Identify. The FTC highlights enforcement actions alleging companies’ failure to implement information security policies and procedures (CVS Caremark Corporation; Petco Animal Supplies), as well as to have a process for receiving, addressing, or monitoring reports about security vulnerabilities (HTC America, Inc.; TRENDnet, Inc.).
Protect. The FTC highlights enforcement actions alleging companies’ failure to limit administrative access to systems and information (Twitter, Inc.), as well as to protect data in transit and manage assets throughout their lifecycle (Accretive Health, Inc.; Cbr Systems, Inc.).
Detect. The FTC highlights enforcement actions alleging companies’ failure to have processes in place to detect intrusions (Dave & Buster’s, Inc.), including monitoring outgoing network transmissions for unauthorized disclosures of personal information (Franklin’s Budget Car Sales).
Respond.
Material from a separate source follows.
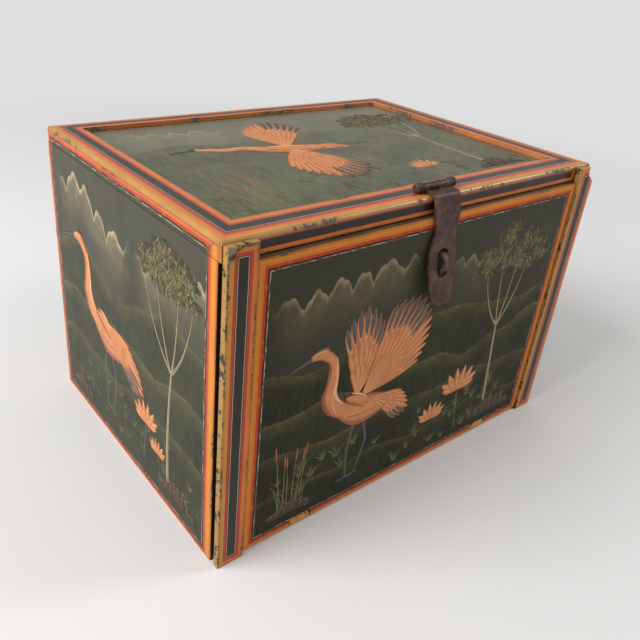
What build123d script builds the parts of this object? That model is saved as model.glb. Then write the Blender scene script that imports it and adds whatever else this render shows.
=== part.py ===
from build123d import *
import os
from math import hypot

# Painted wooden apothecary box: a lid hinged at the back, a fall front hinged at its foot between
# two front stiles, an iron hasp from the lid over a staple on the front, bottle wells under the lid
# and a row of drawers over open compartments behind the front.
# Millimetres. Origin at the middle of the underside, +Z up, the front faces -Y.

# Carcase
box_width = 372.0
box_depth = 270.0
box_height = 250.0
side_thickness = 9.0
side_setback = 7.5
back_thickness = 9.0
base_thickness = 10.0
post_width = 12.5
post_depth = 12.0
post_top_gap = 0.6
edge_round = 0.8

# Front stiles
stile_width = 21.6
stile_thickness = 5.0
stile_proud = 2.0
stile_inset = 0.5
stile_drop = 1.2
stile_break_height = 12.5
stile_break_width = 9.0

# Fall front and its pin hinges
front_thickness = 9.0
front_side_gap = 0.6
front_top_gap = 0.8
front_floor_gap = 0.2
front_pin_depth = 4.0
front_pin_height = 4.2
front_pin_radius = 1.4
front_pin_grip = 8.0
lug_radius = 4.1
lug_length = 18.0
lug_tang_length = 14.0
lug_tang_width = 12.0
lug_tang_height = 4.0
lug_gap = 1.1
lug_left_x = -110.0
lug_right_x = 104.0
swing_gap = 0.5
running_gap = 0.05

# Lid
lid_height = 13.0
lid_inset = 0.5
lid_setback = 4.5
lid_frame_thickness = 3.5
lid_frame_front = 26.0
lid_frame_side = 23.0
lid_frame_back = 17.0
lid_nose_radius = 2.6
lid_panel_thickness = 5.0
lid_apron_thickness = 8.0

# Back hinges
hinge_length = 32.0
hinge_spread = 232.0
hinge_leaf_thickness = 1.6
hinge_case_leaf_height = 20.0
hinge_lid_leaf_height = 7.0
hinge_knuckle_radius = 2.6
hinge_knuckles = 5
hinge_knuckle_gap = 0.25
hinge_face_gap = 0.3
hinge_pin_radius = 1.3
hinge_pin_head = 0.9

# Hasp, its pin and eyes, and the staple
hasp_x = -2.7
hasp_thickness = 1.8
hasp_width = 26.0
hasp_waist_width = 23.4
hasp_paddle_width = 30.0
hasp_length = 81.0
hasp_waist_drop = 19.0
hasp_paddle_drop = 47.0
hasp_pivot_depth = 14.5
hasp_barrel_radius = 3.2
hasp_lid_gap = 0.5
hasp_front_gap = 1.6
hasp_setback = 2.6
hasp_lean = 10.9
hasp_slot_width = 11.0
hasp_slot_height = 22.0
hasp_slot_drop = 49.0
hasp_pin_radius = 1.4
hasp_pin_head_radius = 3.5
hasp_pin_head_length = 2.6
hasp_side_gap = 0.4
eye_wire_radius = 1.1
eye_wire_pitch = 1.8
eye_clinch = 3.0
staple_width = 5.0
staple_thickness = 2.2
staple_height = 16.0
staple_reach = 10.0
staple_clinch = 6.0

# Fittings inside
shelf_thickness = 5.0
well_shelf_share = 0.64
drawer_shelf_share = 0.41
well_divider_share = 0.82
well_front_thickness = 6.0
well_front_drop = 5.0
divider_thickness = 4.0
lap_gap = 0.1
well_columns = 4
well_rows = 3
drawer_count = 3
partition_thickness = 5.0
drawer_gap = 0.6
drawer_recess = 6.0
drawer_front_thickness = 8.0
drawer_wall = 5.0
drawer_bottom_thickness = 3.0
drawer_wall_drop = 4.0
drawer_back_gap = 5.0
knob_radius = 5.5
knob_neck_radius = 2.6
knob_length = 10.0
knob_tenon_radius = 2.0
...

The FTC highlights enforcement actions alleging companies’ failure to develop and implement incident response procedures (Wyndham Worldwide Corporation), as well as to voluntarily share security information with external stakeholders to achieve broader awareness of cybersecurity threats (ASUSTeK Computer, Inc.).
Recover. For the fifth Core function, the FTC notes how its consent orders emphasize “how consumer interests should factor into a company’s recovery plan”—but does not identify any enforcement actions focused on violations of Recover action steps.
The FTC concludes that use of the Framework can help companies better protect personal information. As the FTC notes, the Framework “can serve as a model for companies of all sizes to conduct risk assessments and mitigation, and can be used by companies to: (1) establish or improve a data security program; (2) review current data security practices; or (3) communicate data security requirements with stakeholders.” The FTC recommends companies consult the Start with Security guidance alongside the Framework to enhance their data security posture and reduce cybersecurity risks.